Strawberry Mivvi in hand, a box of Man-sized Kleenex Tissues at the ready for the scene in which Peter hands in his resignation to Margaret Thatcher, I sat in thrilled expectation at the Odeon, Leicester Square, as the music went up and the lights dimmed. After a few minutes of pleasant scenery and well-sprung vintage motor-cars, I regret to say my first sight of Carrington found him walking hand in hand o'er the heather with a heavily bearded gentleman by the name of Strachey.

This, it occurred to me with a start, is an episode across which Peter has always kept the curtains drawn. But then which of us has led a life entirely without blemish? I daresay a film of my own life could well be tempted to devote one or two early minutes, or horrific "flashbacks" to the canal trip I enjoyed with Sir Harold Acton back in my "silly" period in the early Fifties. It was only when Carrington began to move his lips closer and closer to Strachey's that I felt that something must surely be wrong. At first I looked for an easy explanation - might the two be sharing a throat lozenge? - but soon I realised that their embrace had endured too long for acceptable excuses.

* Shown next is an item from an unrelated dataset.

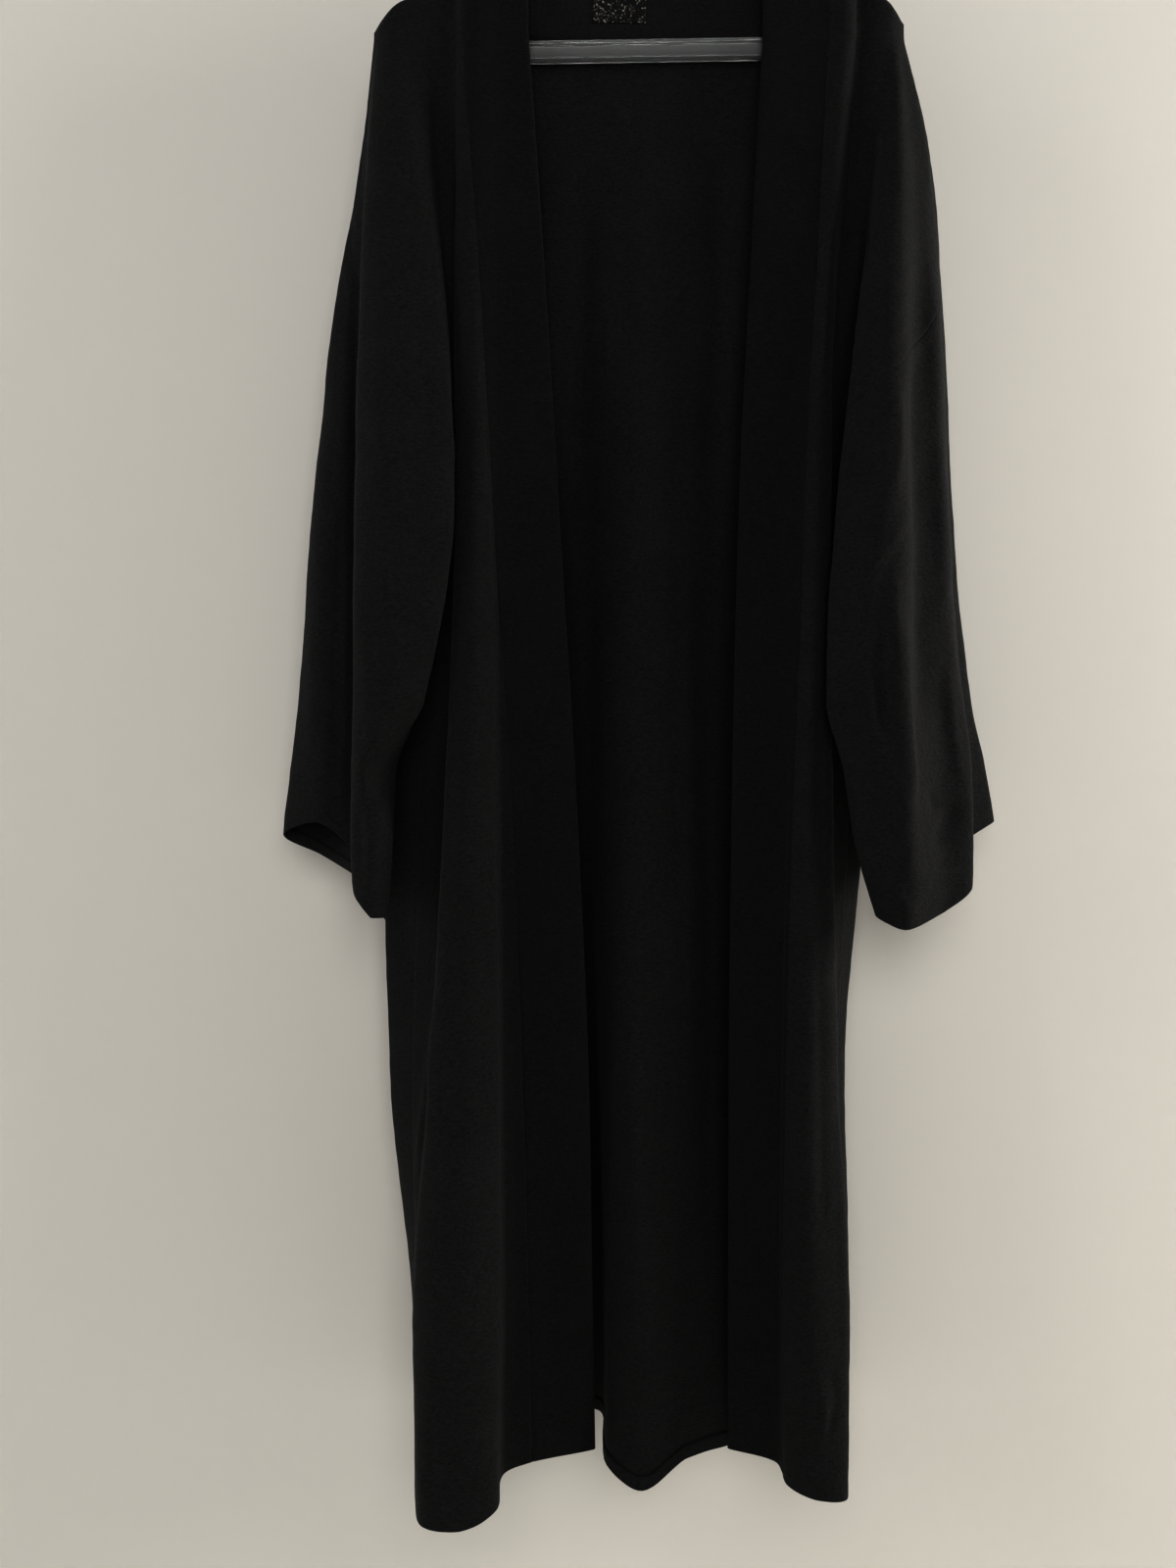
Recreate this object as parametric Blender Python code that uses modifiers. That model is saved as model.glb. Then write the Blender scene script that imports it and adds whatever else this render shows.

Was Peter - happily married and devoted father of three children, leading member of both Pratt's and White's, KG, CH, GCMG, MC, PC, JP and sometime MP - aware that such an embarrassing episode from his distant past had been dredged up by the film-makers, no doubt in the hope of making the proverbial "quick buck"? I craned my neck around to see whether or not he was in the audience. Alas, through the murky darkness of that cinema I could make out only the shapes of Margaret Drabble and Michael Holroyd squabbling over the Milk Tray, with Miss (Ms!) Germaine Greer just along from them, putting up a doughty struggle against her next-door neighbour for full possession of the adjoining arm-rest.

Oh well, I thought, the film-makers will soon feel obliged to concentrate more fully on Carrington's many major contributions to our society, not least his period as Chairman of the Conservative party 1972-74. But no! Three-quarters of an hour on, my Mivvi now dripping into my lap, the on- screen Carrington was professing undying love for the lisping beardie in the ill-cut tweed suit. I sat aghast, horrified that the youthful peccadilloes of one of our most gracious statesman should be exposed in this vulgar manner.

We are walking on very thin ice here. If such a travesty is to be permitted, wheremay I ask will it stop? There are members of the present Cabinet, many of them close personal friends, for whom the scrutiny of the major motion picture might well spell disaster. In years to come, must we expect to discover our grandchildren huddled around a late-night X-rated video of Gummer, in which our resourceful environment minister, played by Mr Julian Clary, is depicted racing along the sand in his birthday suit? One shudders to think.

The film had been going an hour when Carrington removed his shirt. I made my excuses and left. Peter has always been notably slender, and any suggestion of what one might call a buxom quality to him is wholly false. I urge you not to see this film lest the floodgates be opened, and we all perish.